May 9, 2013
Windows 8.1 Brings Back Start Button, Boot To Desktop Features
redOrbit Staff & Wire Reports - Your Universe Online
Microsoft may be bringing back its traditional Start Button, which had been discontinued with Windows 8, in the upcoming release of Windows 8.1 later this year, according to multiple media reports on Wednesday citing sources familiar with the plans.
The company may also be bringing back the ability to boot straight to the desktop, rather than having to visit the tile-based Start menu screen first.
The new Start Button is expected to look nearly identical to the existing Windows flag used in the Charm bar, but will act as merely as a method to access the Start Screen, The Verge reported.
Microsoft said on Tuesday that a revision to its operating system, codenamed Windows Blue, will be unveiled during the three-day Build developers conference in San Francisco next month, but did not disclose any specific changes to the platform.
The software giant said a final version of Windows Blue would be released before the end of the year, and suggested it would give users the option of booting their PCs directly into Windows 8's desktop mode.
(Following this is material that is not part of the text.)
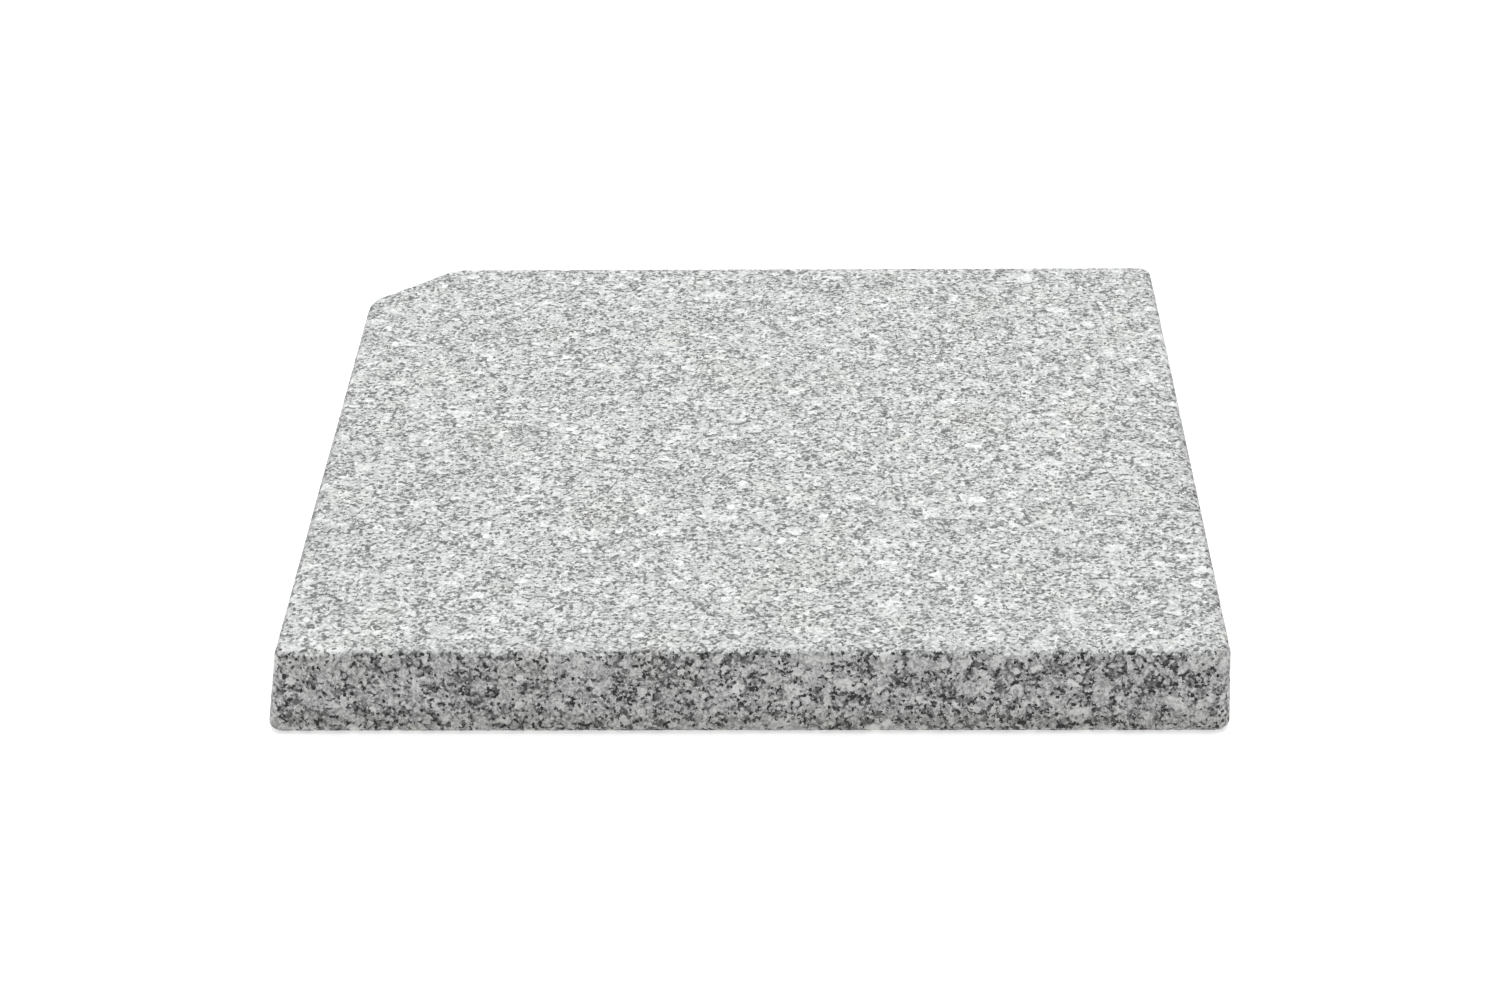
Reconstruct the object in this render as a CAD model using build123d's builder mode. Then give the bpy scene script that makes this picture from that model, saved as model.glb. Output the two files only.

ZDNet's Mary Jo Foley cited sources that said Windows Blue would likely include the traditional Start button as an option.
The demise of the traditional Start button in Windows 8 was one of a number of controversial changes Microsoft made in its latest operating system. The company attributed the change to customer feedback it received from its Customer Experience Improvement Program, but the return of the Start button is also believed to be due to customer feedback.
More than 1.5 billion devices used Windows 7 and previous versions of the operating system when Windows 8 was launched, making the OS highly popular and one of Microsoft´s most important sources of revenue.
However, because sales of tablets and other touch-screen devices had been growing at a much faster pace than PCs, the company introduced a new start screen, initially dubbed "Metro", which contained resizable tiles that could be tapped and swiped to launch and navigate apps.
Users can still switch to the conventional desktop mode by clicking on an icon, but the environment lacks the start menu button offered since Windows 95.
This has caused some confusion about how to shut down the PC and conduct other tasks, leading several third-party developers to release their own software that restored this functionality.
Microsoft has acknowledged that "there is a learning curve [to Windows 8] and we can work to address that," but points out it has sold a comparable number of licenses for Windows 8 as it did during the first six months of Windows 7's life.
"It's too early to say that it's flopped," said Benedict Evans, a digital media specialist at research firm Enders Analysis, during an interview with BBC News.
"However, there's clearly a lot of pushback from consumers and corporates about the radical change the firm wants to make in the user interface.”
"The broader issue is that Microsoft is building an operating system designed with a touchscreen in mind. That's essential for its future because computing is shifting to tablets and mobile, where Microsoft has been irrelevant."
"What in effect they've done is compromise the desktop experience to create a great tablet and mobile experience. The problem is that it's the desktop buyers that pay for everything right now."